Every material is chosen for durability, safety, and scientific clarity:

  • Stainless steel — for interactive mechanisms; corrosion-resistant, survives relentless use
  • HDPE panels — impact-resistant, splinter-free, easy to clean
  • Tempered safety glass — for transparent sections that reveal internal mechanisms
  • Industrial-grade electronics — rated for continuous operation in high-traffic, high-static environments
  • Marine-grade powder coatings — UV-stable finishes built to last years of physical contact

After Fabrication: Installation & Commissioning

When the exhibit arrives at the museum, the work isn't finished. It must be positioned, secured, connected to power and data infrastructure, calibrated, and tested in its final environment. The commissioning phase — between installation and opening — is where the unexpected always happens: lighting interference, floor vibrations, airflow from HVAC affecting a wind exhibit. Experienced installers earn their fee here.

How This Makes Your Next Museum Visit Richer

Children who understand that a team of designers and engineers spent months crafting the experience they're having engage with more curiosity and more respect. Try these conversation starters on your next visit:

  • "What do you think they had to figure out to make this work?"
  • "How many people do you think helped build this?"
  • "What would you change if you were the designer?"

At Scibro, our monthly STEM science kits (scibro.com/store) bring a smaller version of this experience home — every kit includes materials your child assembles, tests, and investigates themselves, building the same hands-on understanding a great exhibit provides, at your own pace.

Frequently Asked Questions

How long does it take to build a science museum exhibit?
A single large-scale exhibit typically takes 12–24 months from brief to opening.
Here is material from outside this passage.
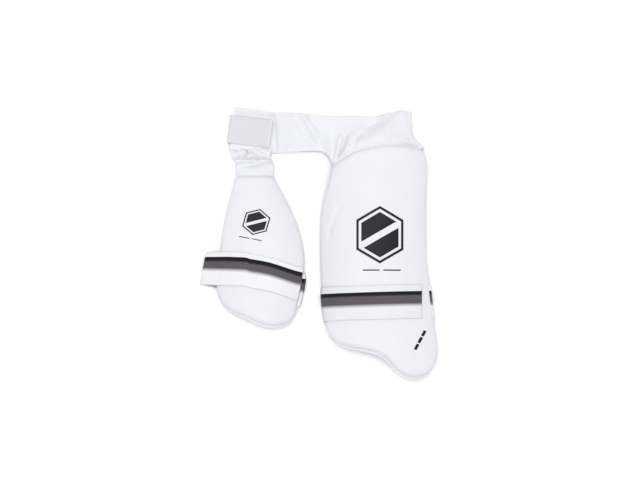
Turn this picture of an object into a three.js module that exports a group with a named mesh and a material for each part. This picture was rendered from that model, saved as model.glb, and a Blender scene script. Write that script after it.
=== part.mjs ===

Simpler mechanical exhibits can be completed in 6–9 months. A full gallery of 15–20 exhibits usually runs 2–3 years from concept to opening.

Why do science museum exhibits sometimes break or go offline?
Interactive exhibits in busy museums receive 200–500 interactions per day. Wear on buttons, levers, and electronics is inevitable — the best museums run scheduled preventive maintenance to catch wear before it becomes failure.

Can children visit a science exhibit fabrication workshop?
Some science centers and fabricators offer behind-the-scenes school programs. These are among the most impactful STEM visits available — showing children that science and engineering are real careers in real workspaces. Contact your local science museum directly; these programs are often not widely advertised.